The Liberals gathered the personal email addresses through public LinkedIn profiles and records from previous FOIs, said Spencer Sproule, chief of staff to Opposition Leader Andrew Wilkinson.

“They were all in the public realm but the government wanted to fight,” said Sproule. “It was a laughable argument. And I’m surprised so much in the way of tax dollars have been spent fighting a relatively simple FOI request.

“It’s been more than a year and gosh knows how much money spent fighting this, and you saw the stern rebuke from the privacy commissioner basically agreeing with every single one of our points.”

Government lawyers also pushed a particularly odd argument in the case.

“The B.C. government responds, in part, by alleging the Opposition made the access requests to embarrass the people associated with the personal email addresses at issue,” wrote Siew.

“It says, by including specific email addresses in the access requests, the Opposition appears to be inferring that the government officials named in the requests may have acted inappropriately, without providing any evidence to support such an inference.”

Nowhere in the FOI law does it say the province can deny access to public records based on whether the results might be embarrassing. The default principle of the law is that public documents are public. The onus is on government to prove otherwise. The government’s argument in the case seems to twist the law around so that applicants have to provide evidence to disprove the wild theories created out of thin air by government lawyers.

Siew rejected that argument.

“I am not convinced by the government’s submissions that this was a motive for the Opposition’s request,” she wrote.

“The Opposition identified a legitimate reason for making the access requests. It says that it made the access requests to determine whether public officials and employees have inappropriately used private emails for public business, specifically referencing a provincial minister’s public acknowledgment that she had used her personal email account to communicate with other government employees.”

The Ministry of Citizen’s Services said in a statement it was “disappointed” with the commissioner’s ruling and “considering its implications, and determining appropriate next steps.” Translation: The lawyers are getting ready to grind the case through every procedural loophole they can find.

In a letter sent Friday, the ministry asked for an extension so it can continue to fight the commissioner’s privacy ruling.

The ministry said the Liberal FOIs will cost taxpayers nearly $2 million.

The Opposition made up 65 per cent of all FOIs since last April, at a cost of $22 million to process, said the ministry.

It’s unclear what the cost was for the previous Liberal government to process Opposition NDP requests, but it’s hard to imagine then NDP critics accepting the complaint that transparency is too expensive.

NDP FOI Minister Jinny Sims did not make the decision to fight the Opposition Liberals, her ministry insists.

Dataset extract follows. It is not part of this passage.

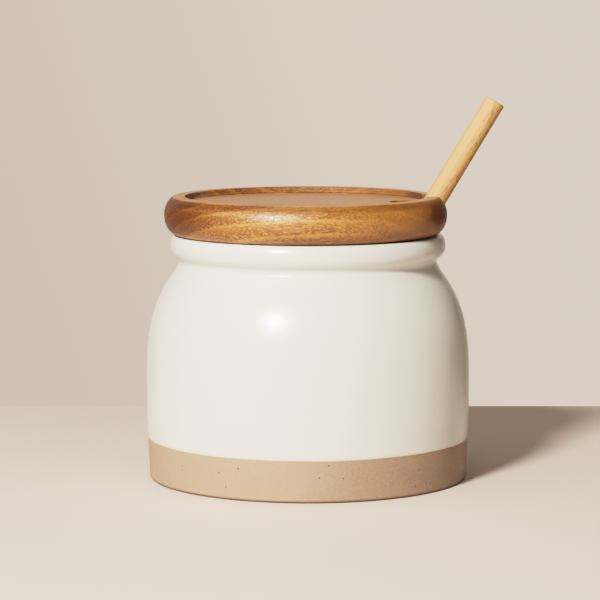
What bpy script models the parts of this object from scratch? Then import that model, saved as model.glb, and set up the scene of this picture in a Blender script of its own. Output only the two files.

“This action was taken by ministry staff due to the volume of requests coming in,” the ministry said in a statement. “Minister Sims was not part of the decision-making process; she was informed afterwards about the action the ministry was taking.”

Sure. But if either Sims or the top fixers in the premier’s office didn’t want this case going forward, it would be dead by now.

On the one hand, it’s hard to feel much sympathy for the Liberals. They abused the FOI process while in government. Wrote documents on disposable Post-it notes. Triple-deleted emails. Created an oral culture to avoid writing records. Instituted costly fees that made FOIs unattainable.

The NDP now are clearly delivering a bit of payback.

But whether it’s a preoccupation with revenge, or simply the burdens of power, the NDP seem to have forgotten how it promised for 16 years to make FOI better. The party fought against many of the same tricks it now deploys. FOI fees remain high. Delays are massive. NDP ministers and senior staff have been caught responding to FOI requests with “no records” when records were later found to exist elsewhere — an old scam perfected by the Liberals.

The only conclusion is this: All political parties abuse the FOI process. They fight for access in Opposition, then try to shut it down in government, and keep reversing those positions depending on their role. It’s a merry-go-round of hypocrisy on all sides.